Commenting on the evolving role of EAD, she added, “It is one thing when government agencies are the only ones responsible for safeguarding the environment, and it is another thing when the private sector shares responsibility for monitoring its impact. Sharing the task of protecting the environment with the private sector increases awareness and understanding of environmental regulation and leads to better outcomes and a cleaner, safer environment for us all this is one of the many ways we can move the needle from compliance to beyond compliance and towards innovation. At the heart of this transition are public-private partnerships, which enable continuous improvement and kick-start innovation.”

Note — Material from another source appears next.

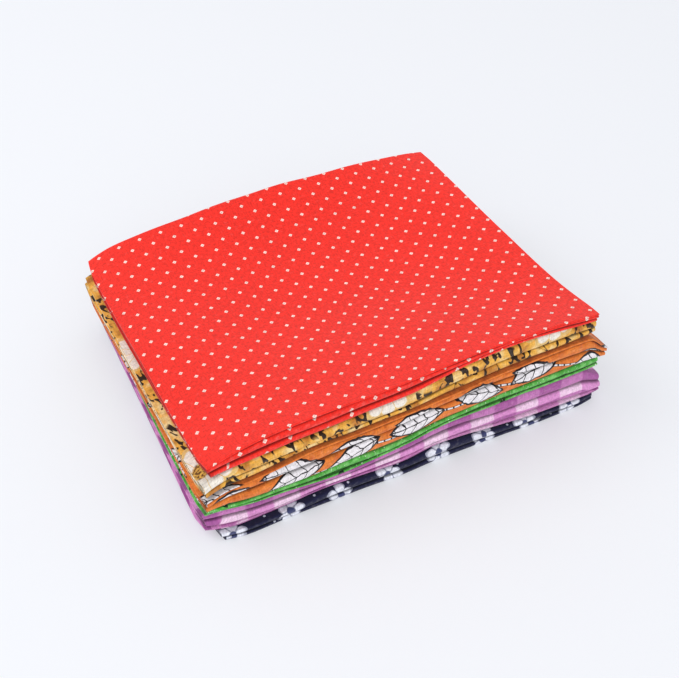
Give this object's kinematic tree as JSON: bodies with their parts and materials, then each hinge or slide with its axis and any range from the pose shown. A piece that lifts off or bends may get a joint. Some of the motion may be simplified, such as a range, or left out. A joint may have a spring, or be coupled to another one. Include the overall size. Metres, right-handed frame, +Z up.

Discussing the occasional tension between businesses and environmental protection, Khaleefa Salem Al Mansouri, Under-Secretary of Abu Dhabi’s Department of Economic Development, DED, said, “Sometimes there is a clash between business objectives and maintaining and respecting the environment. However, over the past ten years, we have focused on achieving our economic objectives while at the same time protecting the environment. It is always a challenge, but we are working to find the right formula for businesses and industries to grow while mitigating their impact on the environment.”

Siim Kiisler, Estonia’s Minister of Environment, and Khaled Mohamed Fahmy Abdel Aal, Egypt’s Minister of Environment, hosted a panel discussion on the politics of change. They discussed how policymakers can cultivate sustainable practices through regulatory frameworks and partnerships with the private sector that encourage environmental innovation.